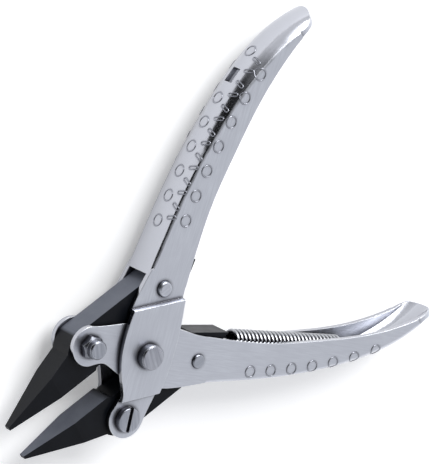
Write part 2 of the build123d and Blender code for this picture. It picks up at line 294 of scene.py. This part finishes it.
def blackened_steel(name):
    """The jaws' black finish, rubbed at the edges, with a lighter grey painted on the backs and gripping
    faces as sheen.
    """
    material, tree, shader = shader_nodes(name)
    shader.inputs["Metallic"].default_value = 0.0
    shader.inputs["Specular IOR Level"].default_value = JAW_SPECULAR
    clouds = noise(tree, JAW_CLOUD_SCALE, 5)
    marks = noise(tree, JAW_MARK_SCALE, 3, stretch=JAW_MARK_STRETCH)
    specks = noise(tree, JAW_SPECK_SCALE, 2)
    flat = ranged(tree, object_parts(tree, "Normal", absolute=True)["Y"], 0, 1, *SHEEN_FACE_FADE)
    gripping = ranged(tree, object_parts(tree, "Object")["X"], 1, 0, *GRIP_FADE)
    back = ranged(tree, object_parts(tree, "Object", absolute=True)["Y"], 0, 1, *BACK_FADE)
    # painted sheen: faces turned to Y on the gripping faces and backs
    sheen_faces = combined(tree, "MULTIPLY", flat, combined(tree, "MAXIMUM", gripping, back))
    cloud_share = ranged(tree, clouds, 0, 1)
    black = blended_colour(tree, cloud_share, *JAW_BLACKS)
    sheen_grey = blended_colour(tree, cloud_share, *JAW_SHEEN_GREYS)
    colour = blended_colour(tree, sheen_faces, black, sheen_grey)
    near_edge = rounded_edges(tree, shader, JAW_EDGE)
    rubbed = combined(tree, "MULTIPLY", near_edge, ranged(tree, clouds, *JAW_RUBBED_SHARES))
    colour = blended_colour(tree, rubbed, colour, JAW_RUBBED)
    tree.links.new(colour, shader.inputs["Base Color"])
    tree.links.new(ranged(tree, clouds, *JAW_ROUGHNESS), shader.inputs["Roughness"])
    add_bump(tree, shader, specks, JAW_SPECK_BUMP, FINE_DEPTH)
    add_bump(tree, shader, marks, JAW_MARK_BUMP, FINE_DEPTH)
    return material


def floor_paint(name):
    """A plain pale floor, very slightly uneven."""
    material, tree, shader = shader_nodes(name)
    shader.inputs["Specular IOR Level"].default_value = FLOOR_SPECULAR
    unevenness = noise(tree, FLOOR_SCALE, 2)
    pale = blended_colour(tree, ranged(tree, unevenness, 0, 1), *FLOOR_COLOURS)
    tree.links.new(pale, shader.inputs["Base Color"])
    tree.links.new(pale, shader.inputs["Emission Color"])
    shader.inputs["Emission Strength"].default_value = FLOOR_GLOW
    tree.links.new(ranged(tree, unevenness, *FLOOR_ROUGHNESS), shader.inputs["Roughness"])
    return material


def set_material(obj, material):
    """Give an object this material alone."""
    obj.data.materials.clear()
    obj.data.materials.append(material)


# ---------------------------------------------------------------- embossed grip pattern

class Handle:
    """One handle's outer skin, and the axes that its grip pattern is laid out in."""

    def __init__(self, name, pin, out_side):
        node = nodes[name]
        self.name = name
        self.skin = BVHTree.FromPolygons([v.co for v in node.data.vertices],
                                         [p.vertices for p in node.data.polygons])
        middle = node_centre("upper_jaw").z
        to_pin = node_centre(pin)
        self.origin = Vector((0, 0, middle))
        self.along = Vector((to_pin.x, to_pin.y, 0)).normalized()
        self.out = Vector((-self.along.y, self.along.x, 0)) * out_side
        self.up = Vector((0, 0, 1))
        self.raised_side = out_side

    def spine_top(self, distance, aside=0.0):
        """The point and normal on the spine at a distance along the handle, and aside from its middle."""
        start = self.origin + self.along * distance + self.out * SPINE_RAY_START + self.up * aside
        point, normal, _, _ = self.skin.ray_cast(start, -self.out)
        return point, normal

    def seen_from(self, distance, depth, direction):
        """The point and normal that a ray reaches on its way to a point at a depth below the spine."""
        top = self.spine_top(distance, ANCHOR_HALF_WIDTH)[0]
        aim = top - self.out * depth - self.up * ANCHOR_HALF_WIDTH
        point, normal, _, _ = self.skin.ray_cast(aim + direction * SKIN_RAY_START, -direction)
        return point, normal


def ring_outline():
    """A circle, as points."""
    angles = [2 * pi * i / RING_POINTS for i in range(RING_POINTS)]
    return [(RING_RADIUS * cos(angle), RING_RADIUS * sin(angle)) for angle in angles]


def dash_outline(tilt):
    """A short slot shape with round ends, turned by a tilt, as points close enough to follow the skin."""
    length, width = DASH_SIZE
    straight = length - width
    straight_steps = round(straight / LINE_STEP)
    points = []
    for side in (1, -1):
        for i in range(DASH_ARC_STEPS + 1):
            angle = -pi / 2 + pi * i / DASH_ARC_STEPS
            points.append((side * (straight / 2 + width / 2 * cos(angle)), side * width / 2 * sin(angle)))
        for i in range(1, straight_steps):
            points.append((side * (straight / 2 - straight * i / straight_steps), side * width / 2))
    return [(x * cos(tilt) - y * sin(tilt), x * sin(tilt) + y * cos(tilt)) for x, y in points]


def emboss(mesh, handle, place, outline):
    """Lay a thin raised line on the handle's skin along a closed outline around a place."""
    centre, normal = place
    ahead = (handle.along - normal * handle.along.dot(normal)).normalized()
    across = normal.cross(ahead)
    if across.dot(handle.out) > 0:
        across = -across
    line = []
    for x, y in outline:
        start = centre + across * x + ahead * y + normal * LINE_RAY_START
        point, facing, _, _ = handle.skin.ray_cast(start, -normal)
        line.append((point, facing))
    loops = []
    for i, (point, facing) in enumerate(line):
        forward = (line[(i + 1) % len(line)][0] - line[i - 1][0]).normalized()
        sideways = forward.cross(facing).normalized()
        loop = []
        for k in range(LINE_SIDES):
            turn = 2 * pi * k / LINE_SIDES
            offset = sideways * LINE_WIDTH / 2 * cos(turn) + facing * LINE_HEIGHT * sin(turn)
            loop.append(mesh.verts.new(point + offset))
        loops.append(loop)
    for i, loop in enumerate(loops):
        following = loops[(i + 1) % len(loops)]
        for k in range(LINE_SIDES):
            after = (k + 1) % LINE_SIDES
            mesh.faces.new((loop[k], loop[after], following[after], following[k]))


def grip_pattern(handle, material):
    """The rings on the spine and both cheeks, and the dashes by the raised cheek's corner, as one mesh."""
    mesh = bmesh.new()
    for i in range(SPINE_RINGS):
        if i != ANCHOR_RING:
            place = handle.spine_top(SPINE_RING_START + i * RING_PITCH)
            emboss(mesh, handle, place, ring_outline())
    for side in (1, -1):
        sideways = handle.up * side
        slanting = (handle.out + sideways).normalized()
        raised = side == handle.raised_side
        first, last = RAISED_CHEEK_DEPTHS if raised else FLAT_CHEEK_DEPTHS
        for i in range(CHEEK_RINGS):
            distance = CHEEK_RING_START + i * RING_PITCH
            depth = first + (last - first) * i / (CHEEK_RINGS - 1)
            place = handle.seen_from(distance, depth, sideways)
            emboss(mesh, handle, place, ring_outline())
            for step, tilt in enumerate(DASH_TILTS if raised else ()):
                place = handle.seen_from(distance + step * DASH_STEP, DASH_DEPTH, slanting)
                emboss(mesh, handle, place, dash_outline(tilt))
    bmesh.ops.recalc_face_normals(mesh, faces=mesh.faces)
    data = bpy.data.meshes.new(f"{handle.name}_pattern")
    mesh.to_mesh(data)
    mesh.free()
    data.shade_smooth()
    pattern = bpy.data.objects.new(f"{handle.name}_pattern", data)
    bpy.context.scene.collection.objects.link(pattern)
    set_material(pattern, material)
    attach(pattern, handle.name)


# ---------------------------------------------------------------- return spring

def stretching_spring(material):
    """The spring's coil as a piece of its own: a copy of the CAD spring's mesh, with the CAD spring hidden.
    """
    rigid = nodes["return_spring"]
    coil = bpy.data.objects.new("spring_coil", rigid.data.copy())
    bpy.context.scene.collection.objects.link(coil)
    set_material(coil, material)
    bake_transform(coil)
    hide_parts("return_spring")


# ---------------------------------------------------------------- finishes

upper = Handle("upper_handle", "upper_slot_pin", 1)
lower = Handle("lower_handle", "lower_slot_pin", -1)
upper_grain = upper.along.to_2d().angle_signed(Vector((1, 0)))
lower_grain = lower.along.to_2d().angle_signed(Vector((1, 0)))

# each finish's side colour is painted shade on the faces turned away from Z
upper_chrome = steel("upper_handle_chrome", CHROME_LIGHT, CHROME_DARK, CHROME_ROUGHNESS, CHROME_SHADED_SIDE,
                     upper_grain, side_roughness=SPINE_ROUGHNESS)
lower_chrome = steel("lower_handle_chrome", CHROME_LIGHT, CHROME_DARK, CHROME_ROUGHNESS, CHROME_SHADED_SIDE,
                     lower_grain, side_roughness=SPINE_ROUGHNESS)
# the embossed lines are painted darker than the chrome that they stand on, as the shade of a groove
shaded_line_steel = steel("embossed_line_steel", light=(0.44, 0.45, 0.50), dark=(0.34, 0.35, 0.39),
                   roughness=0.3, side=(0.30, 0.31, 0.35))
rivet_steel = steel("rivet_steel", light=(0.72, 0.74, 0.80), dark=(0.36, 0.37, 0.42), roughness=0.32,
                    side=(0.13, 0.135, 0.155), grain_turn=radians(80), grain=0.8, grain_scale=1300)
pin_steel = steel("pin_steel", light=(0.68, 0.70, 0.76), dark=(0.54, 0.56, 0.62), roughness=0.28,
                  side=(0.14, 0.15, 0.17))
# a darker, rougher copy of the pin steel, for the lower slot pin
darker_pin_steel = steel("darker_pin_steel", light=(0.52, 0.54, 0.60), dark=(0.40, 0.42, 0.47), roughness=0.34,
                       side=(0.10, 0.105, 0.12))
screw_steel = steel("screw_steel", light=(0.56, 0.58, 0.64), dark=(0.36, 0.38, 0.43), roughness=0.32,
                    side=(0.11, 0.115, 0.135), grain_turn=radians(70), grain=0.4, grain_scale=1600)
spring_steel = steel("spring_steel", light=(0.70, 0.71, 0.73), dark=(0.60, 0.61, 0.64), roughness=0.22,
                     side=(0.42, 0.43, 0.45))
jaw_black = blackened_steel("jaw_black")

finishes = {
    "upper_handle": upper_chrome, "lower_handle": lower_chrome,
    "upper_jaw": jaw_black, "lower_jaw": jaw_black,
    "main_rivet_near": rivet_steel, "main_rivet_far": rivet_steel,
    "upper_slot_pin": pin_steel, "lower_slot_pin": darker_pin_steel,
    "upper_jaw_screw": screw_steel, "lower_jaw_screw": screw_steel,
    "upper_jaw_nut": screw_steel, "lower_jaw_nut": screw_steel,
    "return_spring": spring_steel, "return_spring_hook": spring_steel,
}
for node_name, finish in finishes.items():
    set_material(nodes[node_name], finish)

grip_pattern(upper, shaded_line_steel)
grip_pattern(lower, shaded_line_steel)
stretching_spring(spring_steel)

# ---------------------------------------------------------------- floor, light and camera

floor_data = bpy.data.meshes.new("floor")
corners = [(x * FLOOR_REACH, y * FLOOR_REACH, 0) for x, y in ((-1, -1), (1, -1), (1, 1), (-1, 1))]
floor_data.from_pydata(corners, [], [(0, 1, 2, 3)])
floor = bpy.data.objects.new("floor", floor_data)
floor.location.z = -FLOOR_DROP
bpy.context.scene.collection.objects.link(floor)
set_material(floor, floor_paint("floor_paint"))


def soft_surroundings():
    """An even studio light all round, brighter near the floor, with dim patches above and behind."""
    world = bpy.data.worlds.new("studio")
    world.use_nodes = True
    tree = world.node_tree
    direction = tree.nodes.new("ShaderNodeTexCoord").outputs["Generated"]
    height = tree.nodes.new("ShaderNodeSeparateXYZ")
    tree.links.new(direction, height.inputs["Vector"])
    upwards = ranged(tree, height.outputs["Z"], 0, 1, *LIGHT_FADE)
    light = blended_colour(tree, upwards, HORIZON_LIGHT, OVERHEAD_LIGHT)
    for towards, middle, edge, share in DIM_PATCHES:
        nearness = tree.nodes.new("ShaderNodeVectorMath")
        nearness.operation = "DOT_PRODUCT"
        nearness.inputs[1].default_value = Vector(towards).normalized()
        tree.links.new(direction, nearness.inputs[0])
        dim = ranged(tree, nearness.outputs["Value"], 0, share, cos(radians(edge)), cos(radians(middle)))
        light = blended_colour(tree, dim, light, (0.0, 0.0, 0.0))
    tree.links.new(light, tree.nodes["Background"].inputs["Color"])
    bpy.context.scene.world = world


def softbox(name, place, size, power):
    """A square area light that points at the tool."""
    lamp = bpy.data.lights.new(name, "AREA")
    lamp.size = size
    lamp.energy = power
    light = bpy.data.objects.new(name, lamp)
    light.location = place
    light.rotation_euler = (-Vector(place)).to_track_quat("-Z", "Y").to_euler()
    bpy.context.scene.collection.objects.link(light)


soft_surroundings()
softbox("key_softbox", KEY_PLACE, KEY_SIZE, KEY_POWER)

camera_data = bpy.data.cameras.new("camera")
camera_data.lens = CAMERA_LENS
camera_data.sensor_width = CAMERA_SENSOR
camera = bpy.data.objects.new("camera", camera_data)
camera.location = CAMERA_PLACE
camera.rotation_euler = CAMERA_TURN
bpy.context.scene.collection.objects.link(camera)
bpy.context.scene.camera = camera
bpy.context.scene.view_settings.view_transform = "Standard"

——

(Task instructions):
Look back at the data above. Transcribe exactly the lines starting at the line that contains "bake_transform(coil)" and ending at the line that contains "lower_grain = lower.along.to_2d().angle_signed(Vector((1, 0)))".

(Solution to this problem):
    bake_transform(coil)
    hide_parts("return_spring")


# ---------------------------------------------------------------- finishes

upper = Handle("upper_handle", "upper_slot_pin", 1)
lower = Handle("lower_handle", "lower_slot_pin", -1)
upper_grain = upper.along.to_2d().angle_signed(Vector((1, 0)))
lower_grain = lower.along.to_2d().angle_signed(Vector((1, 0)))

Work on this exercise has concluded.